EDITORIAL: Election rules uphold system

Getting involved comes with responsibility to know and respect rules.

Ignorance of the law isn’t an acceptable defence in many situations, nor should it be when it comes to election laws.

Those laws, particularly as they apply to third-party campaign organizers, are in place to protect the integrity of an election process and ensure democracy is carried out properly, and without inappropriate influence.

Those laws are of utmost importance.

It’s unclear whether the involvement of the Concerned Citizens of Nanaimo in the recent civic election campaign had any impact on the vote results, or if the group’s failure to register as a campaign organizer (until notified it had to) is worth pursuing as a breach of the law.

But this isn’t the first election questions have arisen about an individual or groups campaigning on behalf of another individual in Nanaimo.
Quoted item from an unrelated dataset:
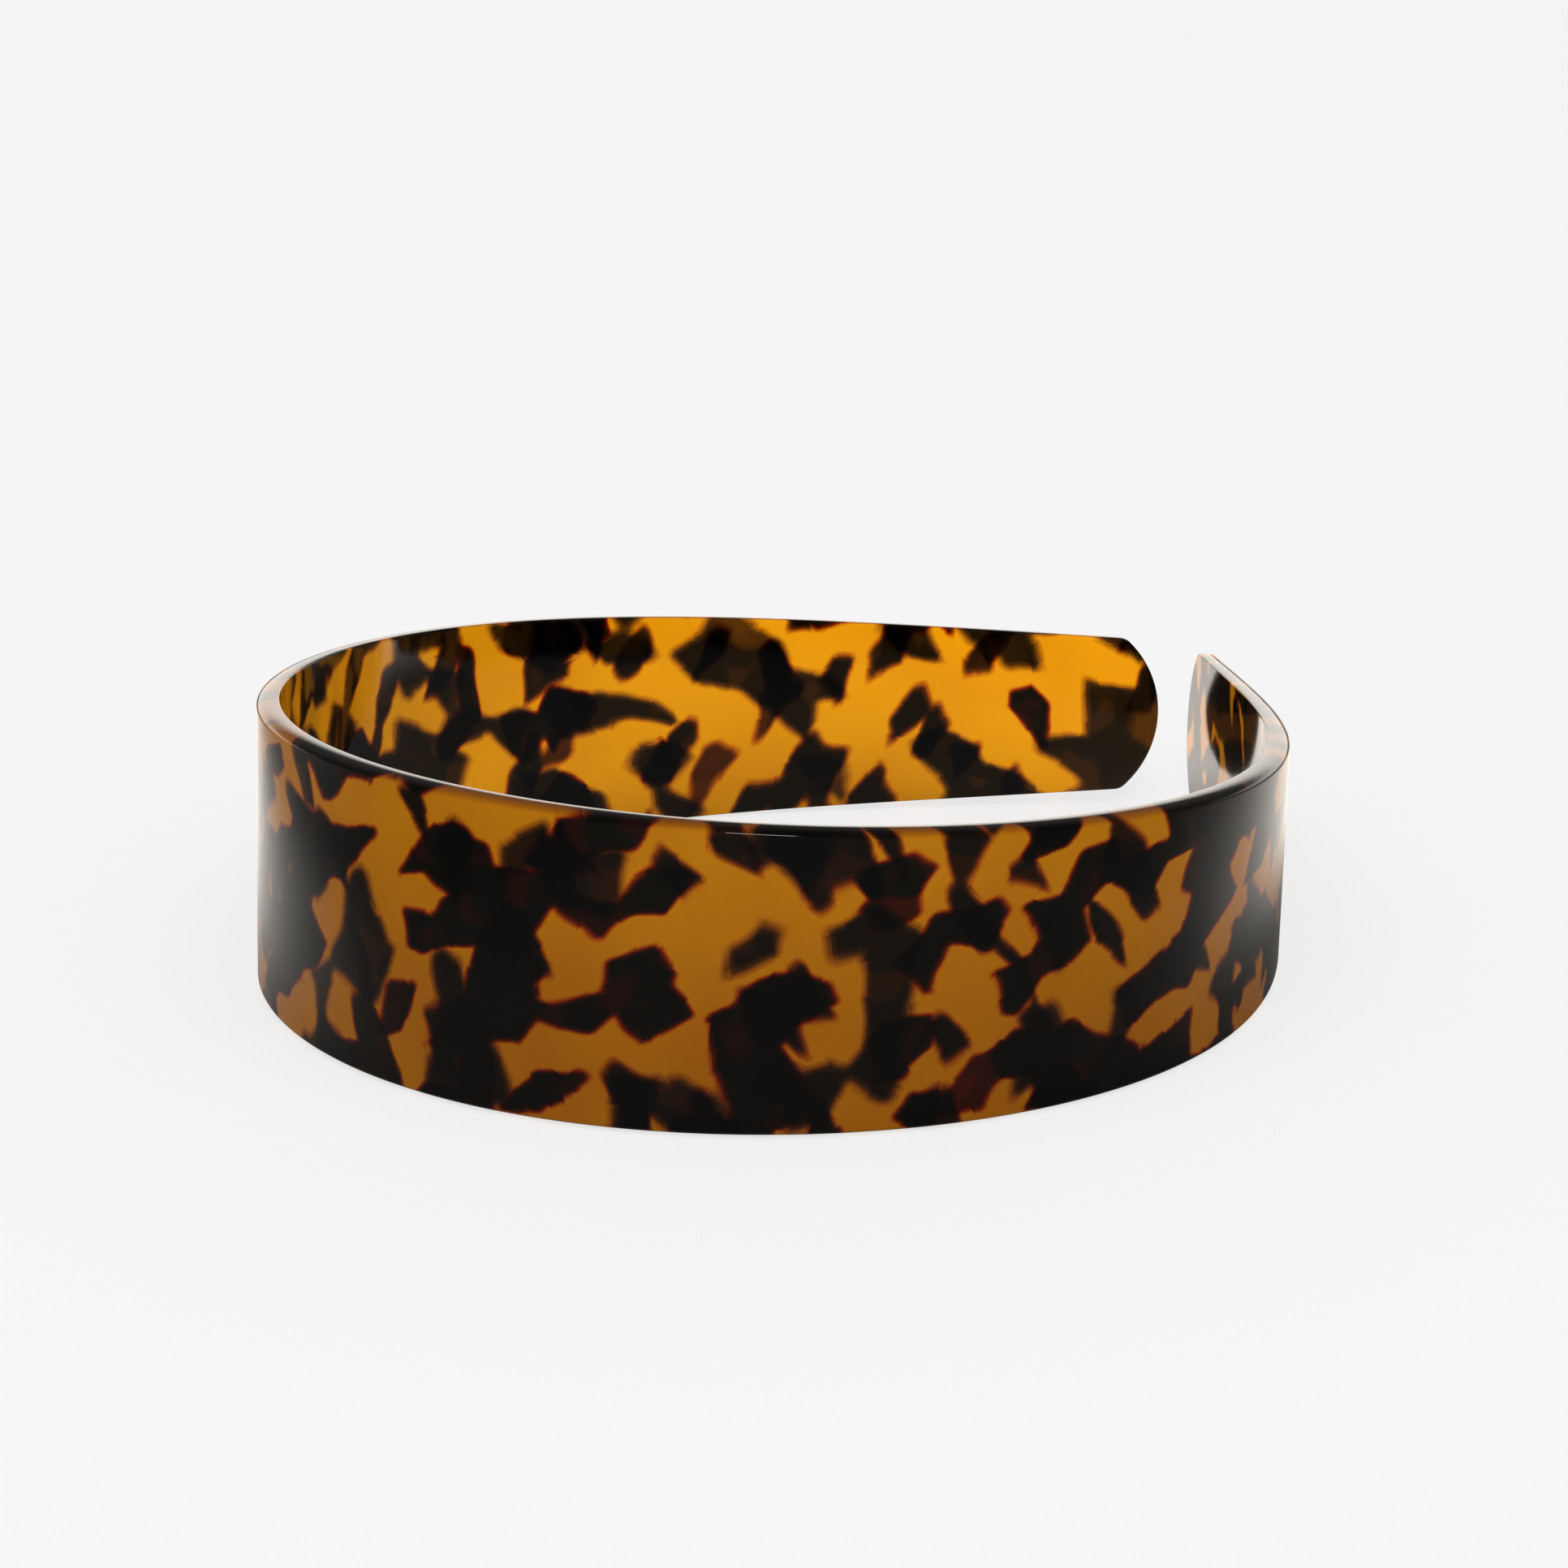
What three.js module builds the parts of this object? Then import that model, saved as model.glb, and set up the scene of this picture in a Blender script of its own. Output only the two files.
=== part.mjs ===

If nothing else, this situation should serve as a timely reminder to all concerned citizens that taking community involvement over one or more issues and stepping it up a level to politicking comes with a significant responsibility to not only know the rules of the game, but to follow them.

Drivers who speed don’t get off with a warning just because they claim they didn’t know the speed limit and slow down once a police officer flashes the lights and sirens. Neither can we tolerate people or groups looking to drive change in our communities neglecting to follow the rules of democracy.

Democracy – whether it’s municipal, provincial or federal – isn’t just about finding an issue and speaking out to sway the votes. Democracy also demands that people getting involved know and respect the system.